The Legatus Christi certificate was started with student Jordan Slusher from UNC Charlotte. Unfortunately, Jordan died in a sudden accident several years ago. The Pellews invited Randall & Melissa Slusher, who had accepted the LC posthumously on their son’s behalf, to Jesse’s special night to share about their son's legacy (read about Jordan here).

“It was very powerful for all of our students,” Pellew says, “and for Jesse to hear that important message and to be encouraged by the Slushers to continue to be an ambassador for Christ.”

Back to our Q&A with Jesse:

Q: In what ways has apologetics enriched your life, your own faith and your witness to others?

A: Apologetics has made me far bolder in my faith. It has helped me to articulate my faith far more clearly, and has more importantly taught me the significance of questions.

Q: You graduated with a double major in Political Science & Environmental Studies, but we hear the Lord’s been leading you in a new direction – tell us about it!

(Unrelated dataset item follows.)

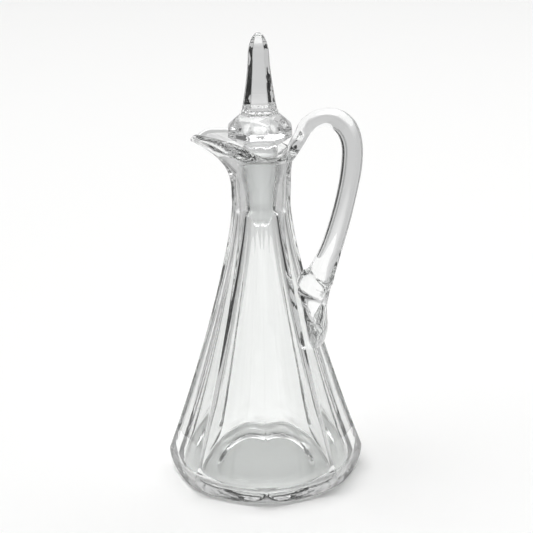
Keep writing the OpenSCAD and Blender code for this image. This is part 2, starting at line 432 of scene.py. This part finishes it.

A: In the past year the Lord has put a very different call on my life than I initially expected. I hope, sometime in the future, to be ordained. I am currently a youth minister in Florence, S.C., trying to learn as much as I can about ministry.

Q: What kind of opportunities have there been for you to use the apologetics you learned with RC?

A: In the past summer I got to lead an apologetics seminar while I was working at a summer camp. I was able to expose the campers to questions they’d never thought about before, but would likely encounter while on campus. I’ve also been fortunate enough to lead Chapel at a school in Florence and to incorporate a lot of worldview material into those talks.

Q: What are your other short or long-term career, ministry, or mission plans?

A: Short term as stated – to learn as much about ministry as possible. Right now I’m struggling with the juxtaposition of Orthodoxy (correct belief) vs. Orthopraxy (correct practice), and which is more important. Long term goals: Go to seminary, become ordained, and then go wherever else the Lord leads.

Q: What else can you tell our readers about apologetics?

A: Apologetics is a sub-discipline of theology so learning it will help you better understand your faith, which leads to being able to articulate your faith more clearly. Also, the more confident you are in the truth, the more generous you’ll be in conversations which will lead to a more winsome advocacy for Christ.